Weiterer Fuß gefunden
Mittlerweile wurde in Montreal ein weiterer Fuß, diesmal im Westen der Stadt auf der Straße, gefunden. Ein Fußgänger machte seinen gruseligen Fund in Notre-Dame-de-Grace. Die inzwischen aufgetauchten Leichenteile können unmöglich alle von demselben Toten stammen. Unklar ist, ob es bei dem jünsten Fund einen Zusammenhang mit dem mutmaßlichen Mörder Magnotta gibt.
Neue Fragen
Die neuen grausigen Funde werfen weitere Fragen auf. Noch ist die Möglichkeit nicht auszuschließen, dass es sich um die erste Spur zu einem Nachahmungstäter handelt. Wenn es sich aber um Teile von Juns Leiche handeln sollte, könnte das bedeuten, dass Magnotta kein Einzeltäter ist: Er floh am 26. Mai von Kanada nach Frankreich, die Postsendungen hätten demnach weit über eine Woche für den Weg von Montreal nach Vancouver gebraucht oder hätten von jemand anderem zur Post gebracht werden müssen.
Die dritte Denkmöglichkeit wäre, dass Magnotta mit Teilen von Juns Leiche im Gepäck nach Europa floh und sie, in diesem Fall wohl von Frankreich aus, nach Kanada geschickt hätte. Neue Details zu dem Fall lassen vermuten, dass das Risiko, entdeckt zu werden, für Magnotta Teil eines „Spiels“ war. Immer mehr Zeugenaussagen deuten darauf hin, dass er während seiner Tage in Europa geradezu die Öffentlichkeit gesucht hatte - etwa durch Besuche auf zahlreichen Partys. „Er hat es gebraucht, dass man ihn sieht“, meinte ein französischer Ermittler.
Auslieferung noch diese Woche?
Gegen seine Auslieferung nach Kanada will der mutmaßliche Mörder nicht vorgehen, wie die Berliner Staatsanwaltschaft am Dienstag mitteilte. Das dürfte das Verfahren beschleunigen.
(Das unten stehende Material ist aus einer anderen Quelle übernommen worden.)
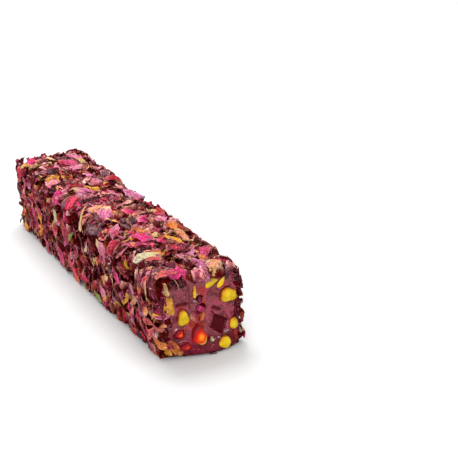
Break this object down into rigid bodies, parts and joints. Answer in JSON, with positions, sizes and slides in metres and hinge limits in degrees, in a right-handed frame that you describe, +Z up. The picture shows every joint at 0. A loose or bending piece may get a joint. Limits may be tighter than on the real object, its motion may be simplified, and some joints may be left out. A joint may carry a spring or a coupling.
{
  "type": "turkish delight bar",
  "caption": "Soft jelly sweet in a squarish bar, pressed all over with dried rose petals and cut square at both ends, where whole pistachio kernels show in the glossy red jelly.",
  "frame": {"origin": "centre of the bar's footprint, on the surface that it rests on", "axes": "+Y along the bar, from the shown cut end at -Y towards the other cut end at +Y; +X to the right of somebody who looks along +Y; +Z up"},
  "size_m": [0.0439, 0.2084, 0.0414],
  "materials": {
    "petal_coat": "dry crumpled rose petals, pink, crimson and dark maroon with a few golden and cream ones",
    "jelly": "glossy burgundy jelly on the cut ends and in the gaps between petals",
    "pistachio": "cut pistachio kernel, yellow-green",
    "glazed_pistachio": "pistachio kernel under a film of red jelly, glossy orange-red"
  },
  "bodies": {
    "root": {"petal_coated_bar": "petal_coat", "front_pistachio_1": "pistachio", "front_pistachio_2": "pistachio", "front_pistachio_3": "pistachio", "front_pistachio_4": "pistachio", "front_pistachio_5": "pistachio", "front_pistachio_6": "pistachio", "front_pistachio_7": "pistachio", "front_glazed_1": "glazed_pistachio", "front_glazed_2": "glazed_pistachio", "front_glazed_3": "glazed_pistachio", "back_pistachio_1": "pistachio", "back_pistachio_2": "pistachio", "back_pistachio_3": "pistachio", "back_pistachio_4": "pistachio", "back_pistachio_5": "pistachio", "back_pistachio_6": "pistachio", "back_glazed_1": "glazed_pistachio", "back_glazed_2": "glazed_pistachio"}
  },
  "joints": []
}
Noch immer liegt aber offenbar kein Auslieferungsgesuch der kanadischen Behörden vor. Wenn es in absehbarer Zeit bei den deutschen Behörden eingelangt ist und Magnotta tatsächlich keine Rechtsmittel dagegen ergreift, könnte er nach dem Dafürhalten der deutschen Strafbehörden noch Ende dieser Woche nach Kanada ausgeliefert werden.